我在Python(identify records that make up 90% of total)中发现了类似的问题和响应,但无法完全将其翻译为R。
我正试图找出构成销售至少80%(这是一个变量,因为%可以更改)的最少数量的产品。
例如:
Product Sales
A 100
B 40
C 10
D 15
Total 165
答案应该是,通过识别两个项目,我可以达到132(销售额的80%)。输出应如下所示:
Product Sales
A 100
B 40
我们将不胜感激!
答案 0 :(得分:1)
关于dplyr
解决方案:
编辑:
这里有一个合适的解决方案:
# your threshold
constant <- 0.5
data %>%
# order
arrange(-Sales)%>%
# add the cumulative
mutate(cumulative = round(cumsum(Sales)/sum(Sales),2),
# add a threshold, the difference between the constant and the cumulative
threshold = round(cumsum(Sales)/sum(Sales),2)- constant) %>%
# last, find all above the min value positive under the threshold
filter(threshold <= min(.$threshold[.$threshold > 0]))
# for 0.8
Product Sales cumulative threshold
1 A 100 0.61 -0.19
2 B 40 0.85 0.05
# for 0.5
Product Sales cumulative threshold
1 A 100 0.61 -0.19
有数据:
data <- read.table(text ="Product Sales
A 100
B 40
C 10
D 15", header = T)
答案 1 :(得分:0)
s_t答案既简单又有效,但是如果您正在寻找基本的R解决方案和功能:
example <- data.frame(Product = c("A", "B", "C", "D"), Sales = c(100, 40, 10, 15))

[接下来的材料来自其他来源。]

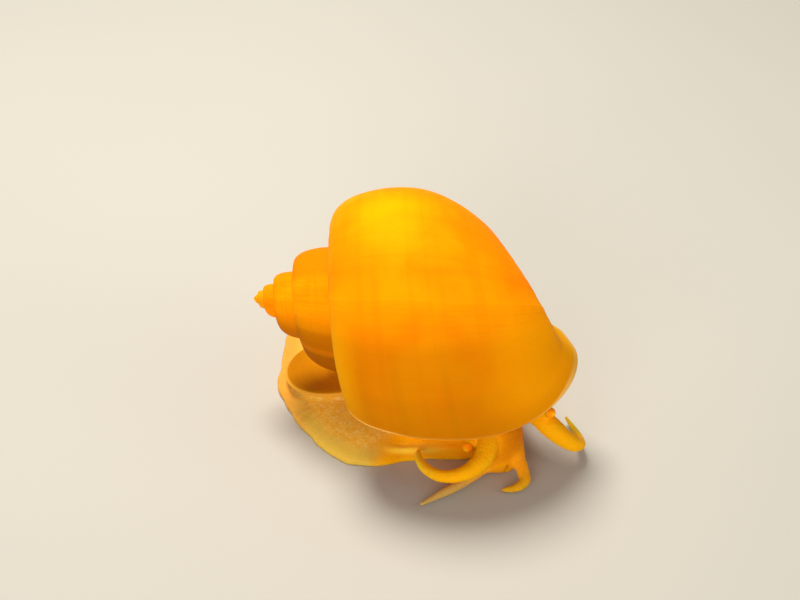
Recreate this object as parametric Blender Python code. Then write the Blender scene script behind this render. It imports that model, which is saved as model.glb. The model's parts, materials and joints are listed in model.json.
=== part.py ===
"""Life-size crawling apple snail, modelled as a still museum figure.

World frame in metres, +Z up. The sole lies on z = 0, +X is the way the snail crawls, and -Y is its
right side. The shell is grown from one whorl section turned about its axis, the soft body is lofted
from rings, and every piece that meets another keeps a gap of about 0.3 mm to it.
"""

import math

import bmesh
import bpy
from mathutils import Matrix, Vector

MM = 0.001
TURN = 2 * math.pi
GAP = 0.3 * MM
EYE_GAP = 0.15 * MM

# Shell: place of the apex, lie of the axis, and how much the whorl grows in one turn.
APEX = Vector((-21.0, 0.2, 17.0)) * MM
AXIS_YAW = math.radians(-6.4)
AXIS_PITCH = math.radians(2.5)
LIP_BELOW_LEVEL = math.radians(25.0)
RADIAL_GROWTH = 2.05
AXIAL_GROWTH = 1.88
WHORLS = 5.0
STEPS = 36
SPAN_STEPS = 2
# How full the whorl is against steady growth, at every quarter turn back from the lip.
FULLNESS = [1.0, 1.0, 1.0, 1.0, 0.92, 0.955, 0.97, 1.02, 1.07, 1.04]
QUARTERS = 4
# How much fuller it grows with every quarter turn towards the blunt apex, and from which one on.
APEX_WIDENING = 0.04
APEX_FROM = 10.5
# How far the base swells along the axis behind the lip, in millimetres, and over which angle.
BASE_SWELL = 0.65
SWELL_SPAN = math.radians(120.0)

# Whorl section at full size, in millimetres: distance from the axis, and distance along it from
# the apex.
SHOULDER = [(12.1, 14.8), (14.5, 14.5), (17.1, 15.5), (19.1, 17.8), (20.45, 21.1), (21.2, 24.6)]
SUTURE_LINE = (21.4, 28.4)
BASE = [
    (21.0, 31.5), (19.85, 34.9), (17.65, 38.7), (14.4, 42.4), (10.3, 44.8), (6.4, 44.9), (3.2, 42.5),
]
COLUMELLA_FOOT = 38.8
# The apex: its distance along the axis as a share of the first suture's, and the ring that rounds it.
APEX_DROP = 0.62
DOME_SHARE = 0.6
DOME_RISE = 0.12 * MM

# Mouth of the shell: how far the lip runs ahead of the suture, in degrees at even steps from the
# suture to the base.
SUTURE_END = math.radians(-1.0)
LIP_LEAD = [1.0, 4.0, 0.6, -0.9, 0.2, 6.0, 11.0, 17.5]
LEAD_STEPS = 4
LIP_RUN_IN = math.radians(80.0)
WALL = 0.9
CALLUS = 0.4
COLUMELLA = 3.6
COLUMELLA_REACH = 1.6
PILLAR_FROM = 26.5
PILLAR_RISE = 13.6
LOWEST_CALLUS = 25.2
CAVITY_DEPTH = math.radians(66.0)
CAVITY_STEPS = 6

# Mantle: its outline inside the whorl at full size, and its rings, as depth behind the lip in
# degrees and inset in millimetres.
MANTLE_OUTLINE = [
    (12.3, 16.7), (15.2, 16.5), (17.3, 18.6), (19.0, 22.2), (19.9, 26.3), (19.6, 30.6),
    (18.3, 34.5), (16.1, 38.3), (13.4, 41.3), (10.1, 43.1), (7.0, 43.1), (4.8, 41.1),
    (4.3, 37.3), (4.3, 32.3), (4.5, 27.9), (6.4, 25.3), (8.8, 22.7), (10.6, 19.5),
]
MANTLE_RINGS = [
    (61, 1.0), (55, 0.1), (44, 0.1), (33, 0.1), (22, 0.1), (11, 0.1), (6, 0.15), (3.8, 0.6),
    (3.5, 1.3), (6.5, 2.3),
]
# Radius at which the mantle's cutter is widened by the full gap.
SLACK_RADIUS = 6.0

# Sole outline, anticlockwise from the tip of the tail, in millimetres.
SOLE = [
    (-18.0, 0.8), (-16.8, -2.7), (-14.4, -7.7), (-11.3, -12.4), (-7.5, -15.9), (-4.0, -16.5),
    (0.0, -15.7), (4.2, -15.0), (8.4, -15.0), (11.8, -14.6), (14.8, -12.4), (16.8, -8.6),
    (17.6, -4.0), (17.2, 0.6), (14.6, 5.2), (9.6, 9.2), (3.2, 12.2), (-4.0, 14.6),
    (-10.6, 16.0), (-16.7, 14.6), (-17.6, 11.3), (-17.9, 6.0),
]
FOOT_CENTRE = Vector((-1.0, -1.0))
# Rings of the foot from the sole up: share of the outline, and height in millimetres.
FOOT_RINGS = [
    (0.975, 0.0), (0.998, 0.22), (1.0, 0.5), (0.985, 0.85), (0.94, 1.3), (0.86, 1.85),
    (0.74, 2.45), (0.58, 2.95), (0.4, 3.3), (0.2, 3.5),
]
FOOT_CUT_X = -1.2 * MM
# Side of the block that takes one half of the foot away.
FOOT_BLOCK = 60.0 * MM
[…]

min.products <- function(Product, Sales, percent){
df <- data.frame(Product, Sales)
minimum <- percent*sum(df$Sales)
df <- df[order(-df$Sales), ]
lowest.score <- df$Sales[cumsum(df$Sales)>minimum][1]
answer <- df$Product[df$Sales>=lowest.score]
return(answer)
}
min.products(example$Product, example$Sales, 0.8)